Located just 1/8 of a mile from the famed geyser, the Old Faithful Inn manages to be unobtrusive. Constructed by the Northern Pacific Railroad to replace an earlier hotel that burned down, Reamer designed a lodge reminiscent of the rustic camps of the Adirondacks. It was positioned 90 degrees from Old Faithful, so the erupting geyser would be framed by the front porch. The steeply pitched roof also provided a viewing platform, which remains one of the most perfect places in the world to enjoy a cool beverage.

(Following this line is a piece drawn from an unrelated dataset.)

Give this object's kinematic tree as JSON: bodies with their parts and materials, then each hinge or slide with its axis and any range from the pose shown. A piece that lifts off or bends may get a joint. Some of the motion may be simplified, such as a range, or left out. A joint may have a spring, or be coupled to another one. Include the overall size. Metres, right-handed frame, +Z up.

Inside, the soaring space is downright magical. You are immediately transported to a treehouse, complete with a “Crow’s Nest” that was once used by musicians, before people were concerned with safety. The stone fireplace in the center of the room features four main hearths, and offers some of the best seats in the house. Good luck securing one; the lobby is packed both day and night with guests and park visitors alike. Your best bet is very early in the morning, when the lobby is relatively deserted. Grab a coffee and walk the boardwalks of Upper Geyser Basin, that will also be quiet at this time, but not for long. This is one of the most popular places in the park, so take advantage of the lodge’s proximity, and tour this area first. Deserted, with steaming vents, this area feels almost post-apocalyptic, in the best possible way.

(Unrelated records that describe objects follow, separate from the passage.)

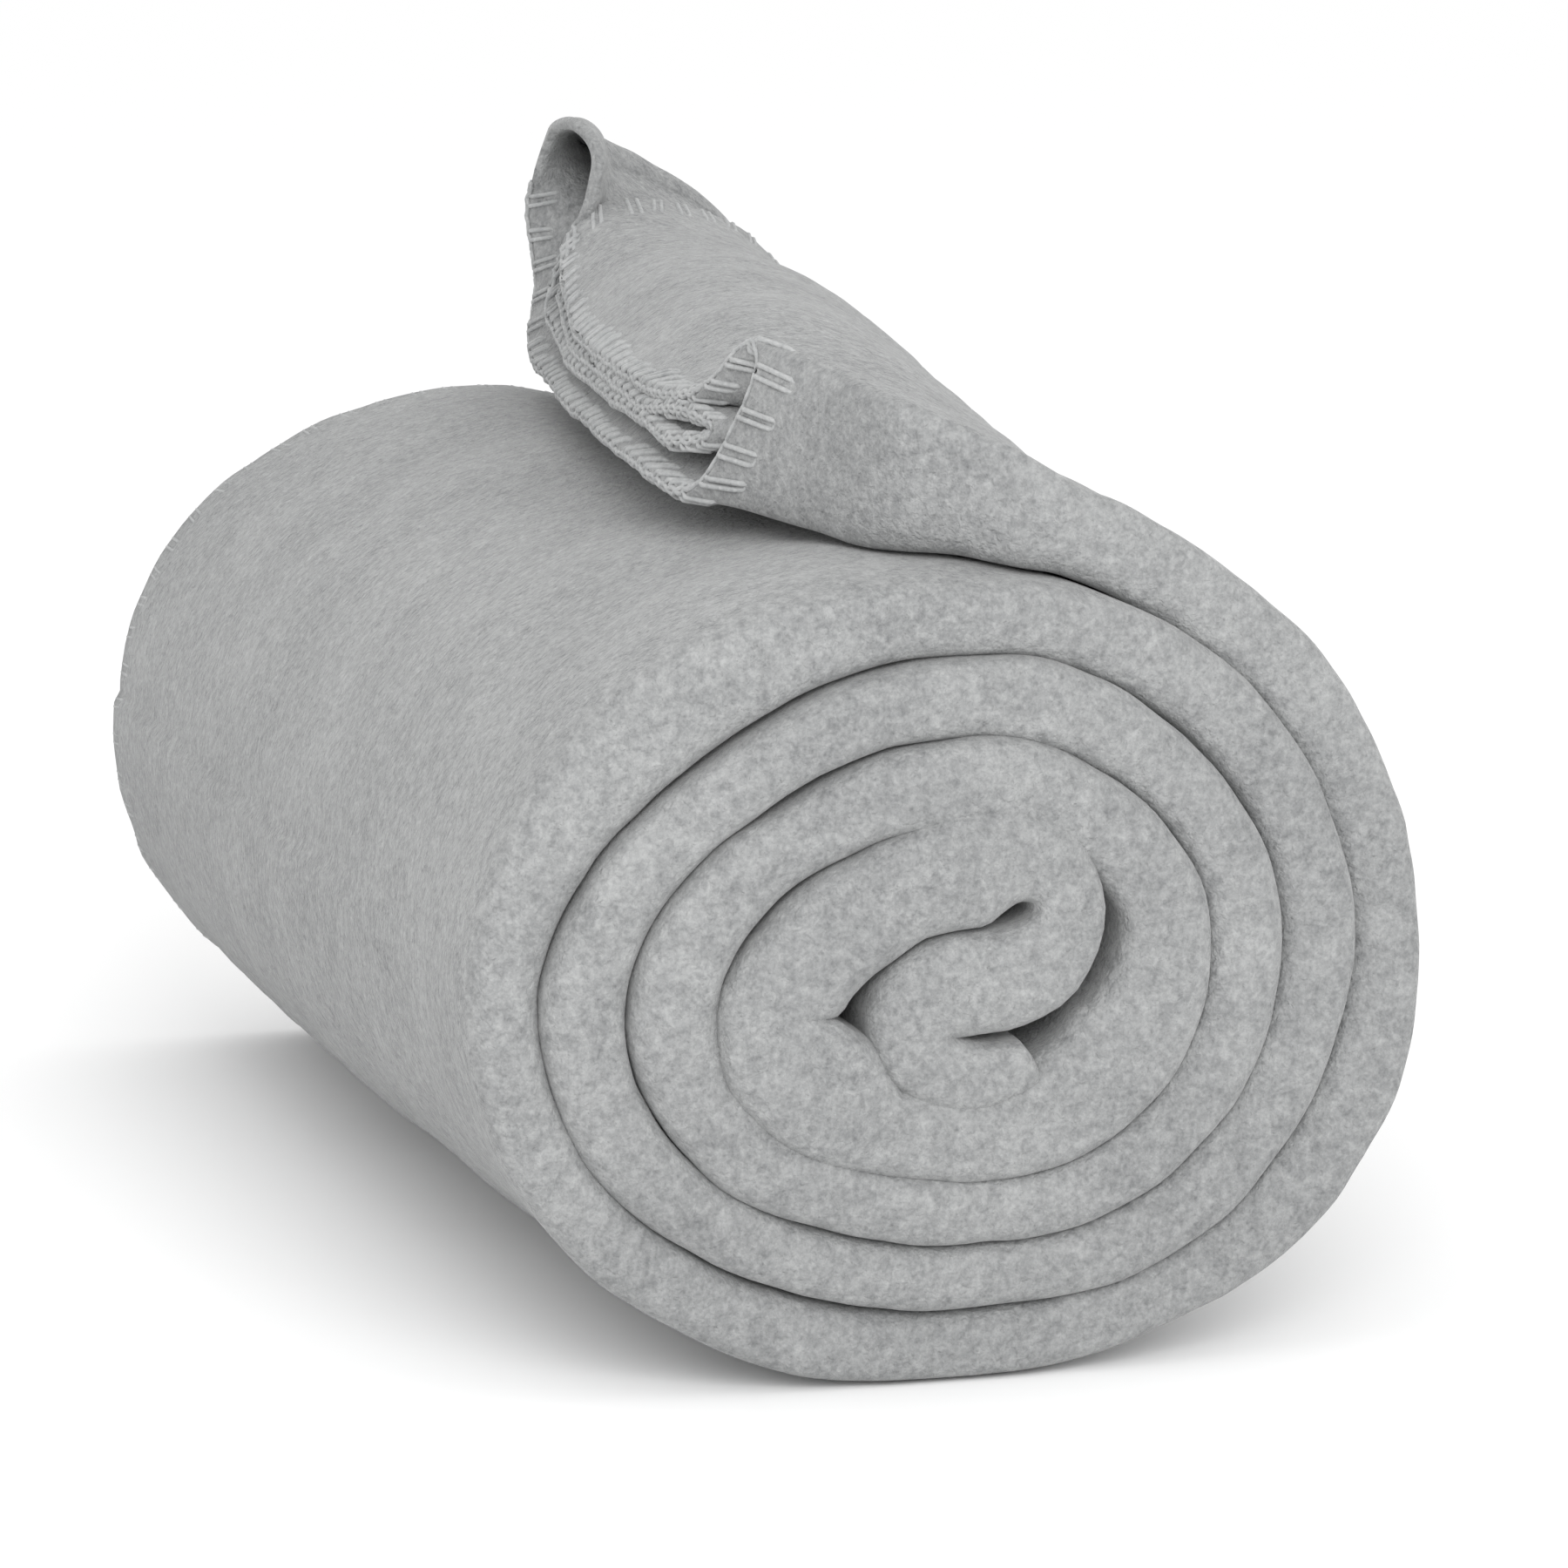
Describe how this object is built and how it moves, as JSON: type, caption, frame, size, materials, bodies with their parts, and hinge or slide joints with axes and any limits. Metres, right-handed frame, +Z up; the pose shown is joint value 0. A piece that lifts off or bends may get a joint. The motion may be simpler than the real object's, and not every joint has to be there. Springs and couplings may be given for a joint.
{
  "type": "rolled throw blanket",
  "caption": "Fleece throw blanket folded lengthwise and rolled into a bundle, with a loose stitched tail end lying on top.",
  "frame": {"origin": "centre of the bounding box, on the floor", "axes": "+Y along the roll from the smooth spiral face towards the stitched rear face, +Z up, +X to the right as the spiral face is seen"},
  "size_m": [0.165, 0.3186, 0.1952],
  "materials": {
    "fleece": "matte",
    "yarn": "matte"
  },
  "bodies": {
    "roll": {"fleece_roll": "fleece", "yarn_core_hem": "yarn", "yarn_rear_hem_p": "yarn", "yarn_rear_hem_q": "yarn"},
    "tail": {"fleece_tail": "fleece", "yarn_end_hem_p": "yarn", "yarn_end_hem_q": "yarn", "yarn_side_hem_p": "yarn", "yarn_side_hem_q": "yarn"}
  },
  "joints": [
    {"name": "tail_lift", "type": "hinge", "parent": "roll", "child": "tail", "pos_m": [0.04996, -0.0005, 0.13349], "axis": [0, 1, 0], "range_deg": [0, 60]}
  ]
}
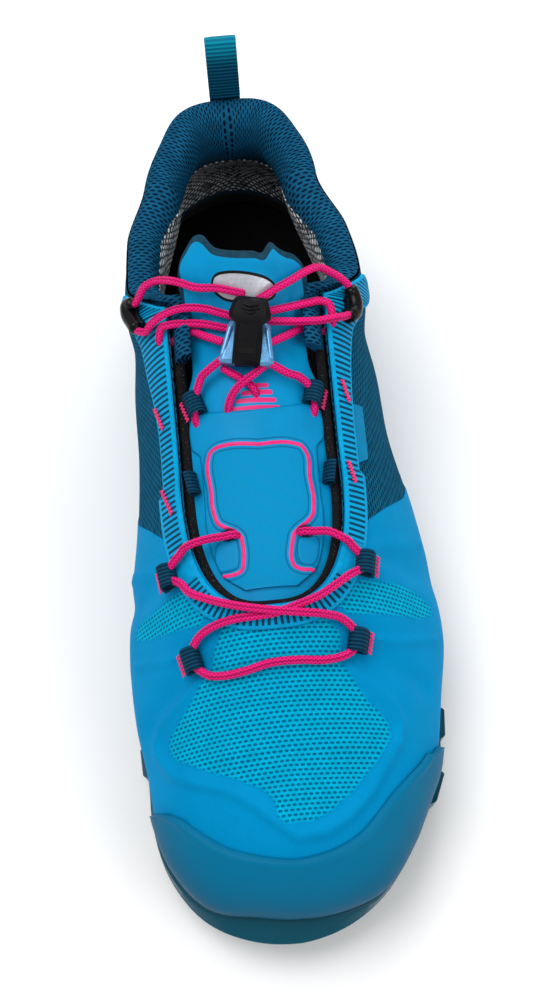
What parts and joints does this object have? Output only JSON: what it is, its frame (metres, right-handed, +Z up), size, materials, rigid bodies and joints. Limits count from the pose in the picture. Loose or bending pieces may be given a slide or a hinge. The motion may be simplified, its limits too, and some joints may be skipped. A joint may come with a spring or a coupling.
{
  "type": "trail running shoe",
  "caption": "Low-cut trail running shoe with a lugged sole, ribbed foam midsole, padded collar, striped lace band, lace flap and a cord lock.",
  "frame": {"origin": "on the floor under the middle of the sole's outline", "axes": "+Z up, -Y to the toe, +X to the outer (lateral) side of the left foot"},
  "size_m": [0.1067, 0.2873, 0.1178],
  "materials": {
    "rubber": "satin, glossy at the toe",
    "foam": "matt foam",
    "lining": "knitted",
    "overlay": "mesh and smooth film overlay",
    "tape": "striped woven tape",
    "knit": "knitted",
    "webbing": "ribbed webbing",
    "lace": "braided",
    "plastic": "moulded",
    "pale_plastic": "metallic lacquer"
  },
  "bodies": {
    "root": {"outsole": "rubber", "toe_cap": "rubber", "midsole": "foam", "insole": "lining", "upper": "overlay", "tongue": "overlay", "tongue_flap": "overlay", "eyestay": "tape", "collar_padding": "knit", "pull_loop": "webbing", "hook_inner": "plastic", "hook_outer": "plastic", "lock_slider": "plastic", "lock_housing": "pale_plastic", "loop_front_inner": "webbing", "loop_front_outer": "webbing", "loop_mid_inner": "webbing", "loop_mid_outer": "webbing", "loop_lock_inner": "webbing", "loop_lock_outer": "webbing", "loop_flap_inner": "webbing", "loop_flap_outer": "webbing", "lace_bar": "lace", "lace_cross": "lace", "lace_top_inner": "lace", "lace_second_inner": "lace", "lace_third_inner": "lace", "lace_fourth_inner": "lace", "lace_top_outer": "lace", "lace_second_outer": "lace", "lace_third_outer": "lace", "lace_fourth_outer": "lace", "lace_side_inner": "lace", "lace_side_outer": "lace", "lace_turn_inner": "lace", "lace_turn_outer": "lace", "lace_end_inner": "lace", "lace_end_outer": "lace"}
  },
  "joints": []
}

The Upper Geyser Basin is home to over 410 geysers and geothermal features, so you have a lot to see. So many geysers, so little time. Clearly you will not be able to see them all, but you can give it a good college try. They are all magnificent, but a quick search before your visit can give you an idea of what absolutely not to miss.
Dawn is also an excellent time to take in Old Faithful. Although not the largest or the tallest, it is the most reliable geyser, with over 1 million recorded eruptions. You are virtually guaranteed to see this geyser erupt, and it will be impressive. Thousands of gallons of boiling water erupt from the earth, shooting up to 185 feet. Eruptions last several minutes, and occur about every hour and a half. Just after daybreak, we watched the eruption alone, and it was absolutely worth leaving the warm bed.

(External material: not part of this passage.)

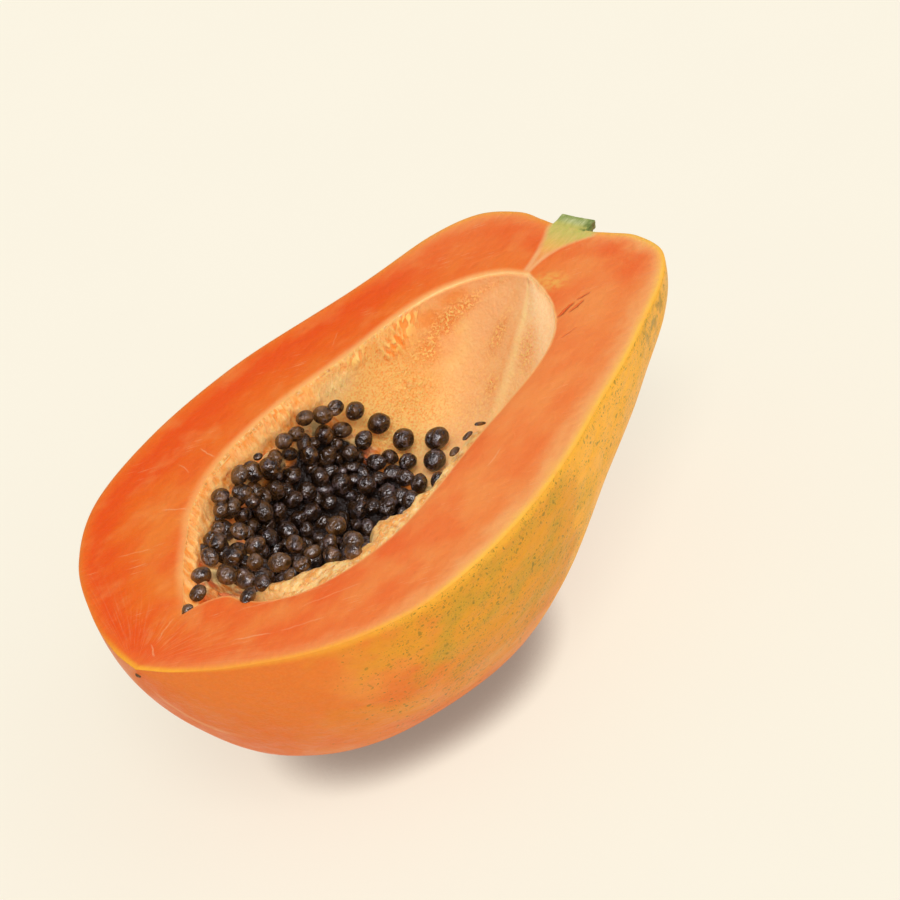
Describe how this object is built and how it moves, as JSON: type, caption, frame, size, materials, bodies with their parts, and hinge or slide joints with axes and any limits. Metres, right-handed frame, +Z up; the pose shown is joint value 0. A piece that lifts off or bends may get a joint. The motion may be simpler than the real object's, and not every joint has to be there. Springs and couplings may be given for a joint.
{
  "type": "papaya half",
  "caption": "Ripe papaya half, cut lengthwise, lying on its back with the cut face up, an open seed cavity, a bed of round dark seeds and a short stem stub.",
  "frame": {"origin": "centre of the bounding box's bottom, on the surface the half rests on", "axes": "+X along the fruit from the blossom tip to the stem, +Z up, out of the cut face"},
  "size_m": [0.1782, 0.1122, 0.0679],
  "materials": {
    "flesh_and_skin": "satin, slightly wet",
    "seeds": "glossy, wet",
    "stem": "matt, fibrous"
  },
  "bodies": {
    "root": {"papaya_half": "flesh_and_skin", "seed_bed": "seeds", "seed_loose_1": "seeds", "seed_loose_2": "seeds", "seed_loose_3": "seeds", "seed_loose_4": "seeds", "seed_loose_5": "seeds", "seed_loose_6": "seeds", "seed_loose_7": "seeds", "seed_loose_8": "seeds", "stem_stub": "stem"}
  },
  "joints": []
}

It is only about a mile and half walk to Black Sand Basin from Upper Geyser Basin. Black Sand is a small area, but packs a big punch. One of the most stunning features is Emerald Pool, which true to its name sparkles like a gem.
From there, you really can’t go wrong wherever you go. It is all great. One option is to work your way over to the West Thumb Geyser Basin, with a stop at the Continental Divide. Home to Isla Lake, the lush wetland is absolute lily padded perfection. It is beyond tranquil, and stands in stark contrast to the desolate Geyser Hill.
In addition to having fabulous views of Lake Yellowstone, the West Thumb Geyser Basin is home to some of the park’s most spectacular features. The entire central basin is dotted with colorful pools and springs, with the lake acting as a backdrop.
Next, head over to the Lake Village area, stopping midway at the Natural Bridge hike. It will not be the most impressive natural bridge you have ever seen, but the 1.5 mile hike starts along the shores of the lake, and offers up some pretty impressive scenery. You may even see some wildlife in this area, including bears.
At this point you will be absolutely famished, and fortunately your next stop has a very nice restaurant. For historic hotel fans, make sure not to miss the dining room at the Lake Hotel. Originally built in 1891, the hotel was redesigned by Robert Reamer in 1903. It is a traditional Colonial Revival, and absolutely nothing like the Old Faithful Inn. The dining room offers expansive lake views, and the food was quite good, which is not always the case at park service restaurants. Although it is a bit fancy, it is still in a park, so your hiking attire is of no concern.
After lunch, work your way up to the Yellowstone Canyon area for some of the best scenery in the country. No exaggeration. The 24 mile Grand Canyon of Yellowstone is home to two waterfalls and several scenic overlooks. Oxidation of the iron rich soil creates a colorful canvas along the steep canyon walls.
Inspiration Point offers a sweeping view of the entire canyon, and is indeed inspirational. Uncle Tom’s Trail, insofar as you can consider steel stairs a trail, is a bit more challenging but offers equally impressive views. Over 300 steps built into the south wall of the canyon allow you to descend 500 feet for an excellent view of the 308 foot Lower Falls.
From the Canyon Village area, you can use the Norris Canyon Road to cut across the park to the oldest and hottest of all of Yellowstone’s thermal areas. Active for over 115,000 years, it is home to the tallest geyser in the world, Steamboat Geyser. It does not erupt often, and has been dormant for up to 50 years in the past, so don’t expect much. A bit further down the road is Gibbons Falls, and while certainly not as dramatic as the waterfalls over at the canyon, the lovely 84 foot cascade is well worth a stop.
Heading south, Midway Geyser Basin is home to one of the most photographed features in the park, Grand Prismatic Spring. It is the largest hot spring in the United States, and third largest in the world. It is named and renowned for its dramatic coloration, which is most striking when viewed from above. Surrounding the spring are microbial mats, which vary in color based on temperature gradients and season. It is certainly striking.
Biscuit basin is a small, relatively quiet area, home to several thermal pools. Living around these pools are thermophiles, microorganisms that thrive in the hot water running off the springs. The mats come in a stunning array of colors, and are absolutely memorizing.
From Biscuit Basin head back to the inn. It is an excellent time to visit the observation deck and relax while watching Old Faithful. Later, have dinner in the lodge dining room, which is a charming step back in time. Make sure to stay in the old portion of the lodge if you can. There is a newer building that is open year round, but it lacks the charm of the lodge. The rooms are basic and most have communal bathrooms, but they are impossibly charming and have changed very little over the years. The dormer windows offer views over the parking lot, to the steaming vents of Geyser Hill.
In the summer, several tours a day are offered of the inn. It covers in great detail the history of the lodge, and is full of fun facts. You should absolutely take the tour if you love historic hotels.
For those with the time, make sure to combine any trip to Yellowstone with a trip down to the Grand Tetons, or at least a drive down the John D. Rockerfeller, Jr. Memorial Parkway. More stunning scenery awaits in and around Jackson, Wyoming.